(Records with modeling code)
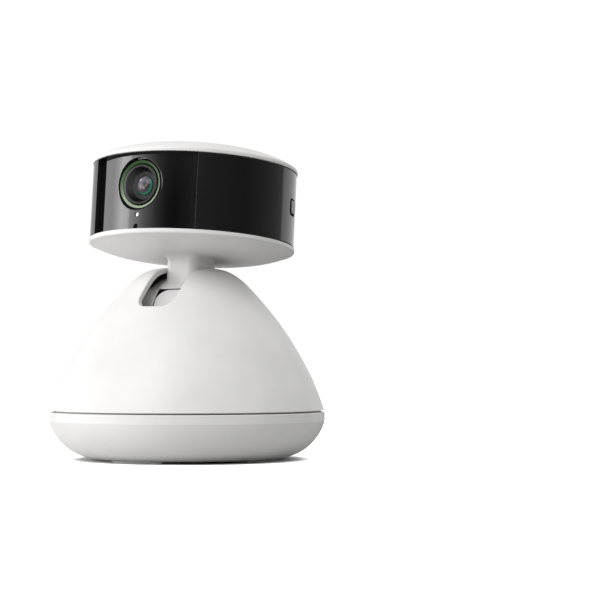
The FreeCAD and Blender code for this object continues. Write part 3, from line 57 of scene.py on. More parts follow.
# dish
BASE_R, BAND_Z0, BAND_Z1 = 52.7, 14.8, 18.2
DISH_FLOOR_Z, DISH_FLOOR_R, DISH_CORNER = 0.7, 36.5, 1.2
BOWL_BULGE = 3.3
BAND_EDGE_LOW, BAND_EDGE_TOP, RIM_EDGE = 0.25, 0.35, 0.3
RIM_WIDTH, RIM_DEPTH = 2, 6
INLET_W, INLET_H, INLET_Z, INLET_EDGE = 9.5, 3.7, 9.6, 0.2

# cone
CONE_R, CONE_Z0, CONE_TOP_Z = 52.6, 18.65, 73.2
CONE_SHAPE = [(0.9525, 0.129), (0.8707, 0.298), (0.7719, 0.468), (0.6521, 0.637), (0.5456, 0.763),
              (0.4677, 0.848), (0.3726, 0.932), (0.2738, 0.982), (0.152, 0.998)]
FOOT_EDGE = 0.35
FOOT_RINGS = (0.6, 1.8, 2.1, 1.95, 2.3, 2.8)     # where the mesh has a ring of points, in from its end
SLOT_X0, SLOT_X1, SLOT_FRONT_Z, SLOT_BACK_Y = -3.0, 11.3, 57.62, 14.6
SLOT_FRONT_ROUND, SLOT_BACK_ROUND = 3.6, 2.8
SLOT_EDGE, SLOT_SPACING = 0.45, 0.45
SPEAKER_SLOPE, SPEAKER_SET_IN = math.radians(27), 3.9
GRILLE_RINGS, GRILLE_STEP, GRILLE_HOLE_R, GRILLE_EDGE = 4, 2.6, 0.7, 0.12
GRILLE_REACH = 14.0      # longest way from the speaker to the cone's outside

# head
HEAD_R, LIP_R = 39.2, 39.5
BELLY_EDGE_Z, BELLY_EDGE_R, BELLY_RISE, BELLY_POWER = 31.7, 38.3, 4.2, 4
BELLY_CORNER = (39.14, 31.97)
HEAD_SCREW_X, HEAD_SCREW_Y, HEAD_SCREW_HOLE_R, HEAD_SCREW_EDGE = 15, 25.98, 2.5, 0.2
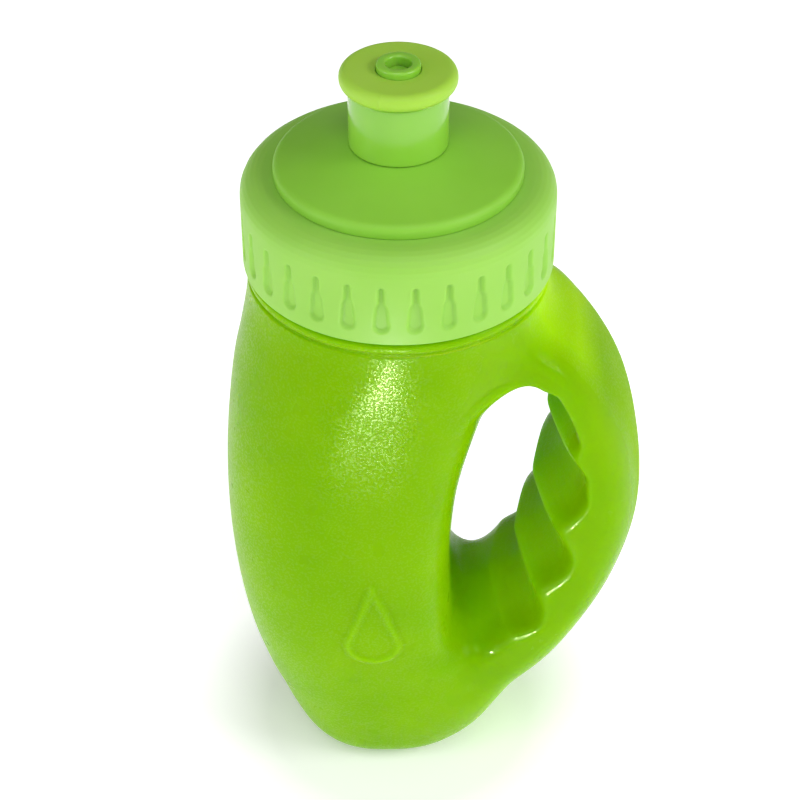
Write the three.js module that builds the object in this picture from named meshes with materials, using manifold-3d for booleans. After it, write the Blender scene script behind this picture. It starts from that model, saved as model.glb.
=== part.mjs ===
// Sports squeeze bottle: a blow-moulded body with a see-through hand grip, a wide screw cap,
// a conical disc pressed into the cap, and a push-pull spout. Millimetres, +Z up.
// The origin is where the axis of the neck meets the surface that the bottle stands on,
// and the hand grip is on the +X side.
import * as THREE from 'three';
import { mergeVertices } from 'three/addons/utils/BufferGeometryUtils.js';
import Module from 'manifold-3d';

const wasm = await Module();
wasm.setup();

// ---------------------------------------------------------------- driving dimensions
const rimHeight = 131; // the cap's lower edge above the floor
const wall = 1.6; // the body's wall
const gap = 0.3; // between pieces that touch on the real bottle

const threadPitch = 5;
const threadTurns = 1.25;
const threadRootWidth = 2.2;
const threadCrestWidth = 1.2;
const threadAxialPlay = 1.9; // from the middle of the bottle's thread down to the middle of the cap's

const neckRadius = 27.2;
const neckBore = 25.2;
const neckTop = rimHeight + 15.9;
const neckThreadRadius = 28.6;
const neckBeadRadius = 30.6;

const capRadius = 31.2;
const capBore = 29;
const capThreadRadius = 27.7;
const capLedgeHeight = 19.7; // above the rim
const capLedgeThickness = 2;
const capShoulderRadius = 4.8;
const capOpening = 22.3;
const grooveCount = 30;
const grooveDepth = 0.8;

const discRadius = 24.6;
const discEdge = 2.3;
const discRise = 3.5; // from the disc's edge to the foot of the spout
const stemRadius = 6.4;
const stemBore = 4.9;
const stemTop = 35.5; // above the rim
const pinRadius = 2.35;
const pinTop = 41.6;
const spokeCount = 3;

const barrelRadius = 9.75;
const barrelBottom = 26.1;
const barrelTop = 38.4;
const nozzleRadius = 4.3;
const nozzleBore = 2.75;
const nozzleTop = 43.5;
const lipRadius = 11.4;
const lipRounding = 1.7;

const segments = { body: 32, neck: 40, cap: 56, disc: 40, spout: 28, handle: 16 };

// Sections of the main body, from the floor up: height, left side, right side, half depth,
// and how square each side is (2 is an ellipse).
const bodySections = [
  { z: 0, left: -19.8, right: 11, depth: 17.5, leftPower: 2.3, rightPower: 2.8 },
  { z: 10, left: -24.8, right: 19.5, depth: 20.5, leftPower: 2.3, rightPower: 3.2 },
  { z: 19, left: -28.1, right: 20, depth: 22.5, leftPower: 2.3, rightPower: 3.8 },
  { z: 27, left: -30.8, right: 16.5, depth: 24, leftPower: 2.3, rightPower: 4.5 },
  { z: 39, left: -33.8, right: 12.5, depth: 26, leftPower: 2.3, rightPower: 5 },
  { z: 53, left: -35.9, right: 11.3, depth: 27.5, leftPower: 2.3, rightPower: 5 },
  { z: 69, left: -36.9, right: 11.3, depth: 28.5, leftPower: 2.3, rightPower: 5 },
  { z: 86, left: -36.5, right: 13.2, depth: 29, leftPower: 2.3, rightPower: 4.5 },
  { z: 103, left: -34.7, right: 18.3, depth: 29.5, leftPower: 2.2, rightPower: 3.4 },
  { z: 114, left: -32.5, right: 24, depth: 30, leftPower: 2.1, rightPower: 2.5 },
  { z: 122, left: -31, right: 28.3, depth: 30, leftPower: 2, rightPower: 2 },
  { z: 127, left: -30.4, right: 29.9, depth: 30, leftPower: 2, rightPower: 2 },
];
const bodyRings = 13;
const footRadius = 6;

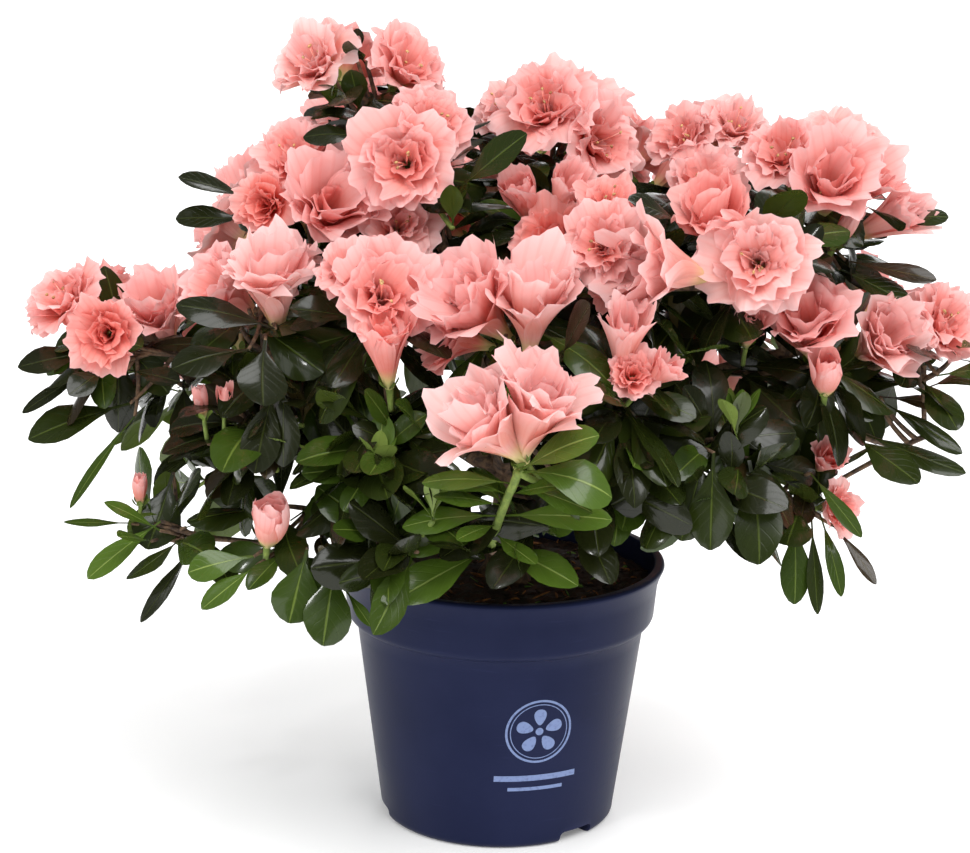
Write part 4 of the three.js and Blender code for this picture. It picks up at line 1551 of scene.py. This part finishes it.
def set_light():
    world = bpy.data.worlds.new("studio")
    world.use_nodes = True
    sky = world.node_tree.nodes["Background"]
    sky.inputs[0].default_value = (1, 1, 1, 1)
    nodes = Nodes(world.node_tree)
    ray = nodes.add("ShaderNodeLightPath").outputs
    plain = nodes.add("ShaderNodeMapRange", {0: ray["Is Camera Ray"], 3: 0.8, 4: 1.0}).outputs[0]
    strength = nodes.add("ShaderNodeMapRange", {0: ray["Is Glossy Ray"], 3: plain, 4: 0.15}).outputs[0]
    nodes.tree.links.new(strength, sky.inputs[1])
    bpy.context.scene.world = world
    bpy.context.scene.view_settings.view_transform = "Standard"
    key = bpy.data.lights.new("key", "SUN")
    key.energy, key.angle = 2.25, math.radians(40)
    lamp = bpy.data.objects.new("key", key)
    lamp.rotation_euler = Vector((0.45, -0.75, 1.3)).to_track_quat("Z", "Y").to_euler()
    bpy.context.scene.collection.objects.link(lamp)
    softbox("fill", (-1.2, -1.3, 0.6), (0, 0, 0.2), 1.0, 5)
    softbox("glint", (-0.55, -0.9, 1.1), (0, 0, 0.2), 0.1, 2)
    softbox("rim", (0.4, 1.5, 1.3), (0, 0, 0.22), 1.0, 12)


# ------------------------------------------------------------------ building it all


def declare(piece, nodes=()):
    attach(piece, "root")
    if nodes:
        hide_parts(*nodes)


set_camera()
set_stage()
set_light()

REGIONS = ("front_left", "front_right", "back_left", "back_right")
kits = {}
shared_twigs, shared_stamens, limb_heap = Heap(2), Heap(2), Heap(1)
for quarter in REGIONS:
    kits[quarter] = {"leaves": Heap(CELLS), "blossom": Heap(CELLS), "twigs": shared_twigs,
                     "stamens": shared_stamens}

limbs = grow_limbs(limb_heap)
ends = grow_side_boughs(shared_twigs, limbs)
ends["front_shoot"] = grow_shoot(kits["front_right"])
grow_leaves(ends, kits, grow_blossom(kits))

bark_grain = bark_group()
leaf_looks, petal_looks, bark_looks = leaf_materials(), petal_materials(), bark_materials(bark_grain)
declare(limb_heap.piece("stem_and_boughs", bark_looks[:1]),
        ["stem"] + ["bough_" + bough[0] for bough in BOUGHS])
declare(shared_twigs.piece("twigs", bark_looks))
declare(shared_stamens.piece("stamens", stamen_materials(bark_grain)))
for quarter in REGIONS:
    inside = ["mass_" + mass for mass in MASSES if region(mass) == quarter]
    declare(kits[quarter]["leaves"].piece("leaves_" + quarter, leaf_looks), inside)
    declare(kits[quarter]["blossom"].piece("blossom_" + quarter, petal_looks), inside)

peat_brown, *bit_looks = soil_materials(bark_grain)
declare(build_pot(plastic_material()), ["pot"])
declare(build_emblem(ink_material()))
declare(build_peat(peat_brown), ["peat"])
declare(build_peat_bits(bit_looks))
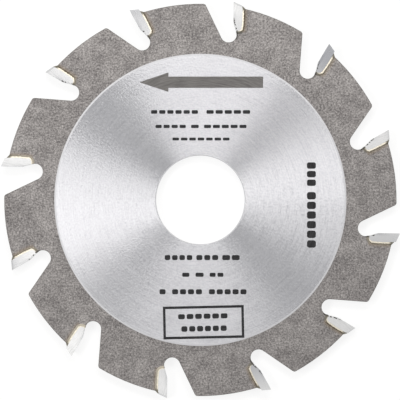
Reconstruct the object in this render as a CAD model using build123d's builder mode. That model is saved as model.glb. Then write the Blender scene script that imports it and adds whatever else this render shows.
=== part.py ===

[Exercise goal] From the line that contains "Write the three.js" through the line that contains "const gap = 0.3;", reproduce every line exactly, both end lines included.

[Exercise output]
Write the three.js module that builds the object in this picture from named meshes with materials, using manifold-3d for booleans. After it, write the Blender scene script behind this picture. It starts from that model, saved as model.glb.
=== part.mjs ===
// Sports squeeze bottle: a blow-moulded body with a see-through hand grip, a wide screw cap,
// a conical disc pressed into the cap, and a push-pull spout. Millimetres, +Z up.
// The origin is where the axis of the neck meets the surface that the bottle stands on,
// and the hand grip is on the +X side.
import * as THREE from 'three';
import { mergeVertices } from 'three/addons/utils/BufferGeometryUtils.js';
import Module from 'manifold-3d';

const wasm = await Module();
wasm.setup();

// ---------------------------------------------------------------- driving dimensions
const rimHeight = 131; // the cap's lower edge above the floor
const wall = 1.6; // the body's wall
const gap = 0.3; // between pieces that touch on the real bottle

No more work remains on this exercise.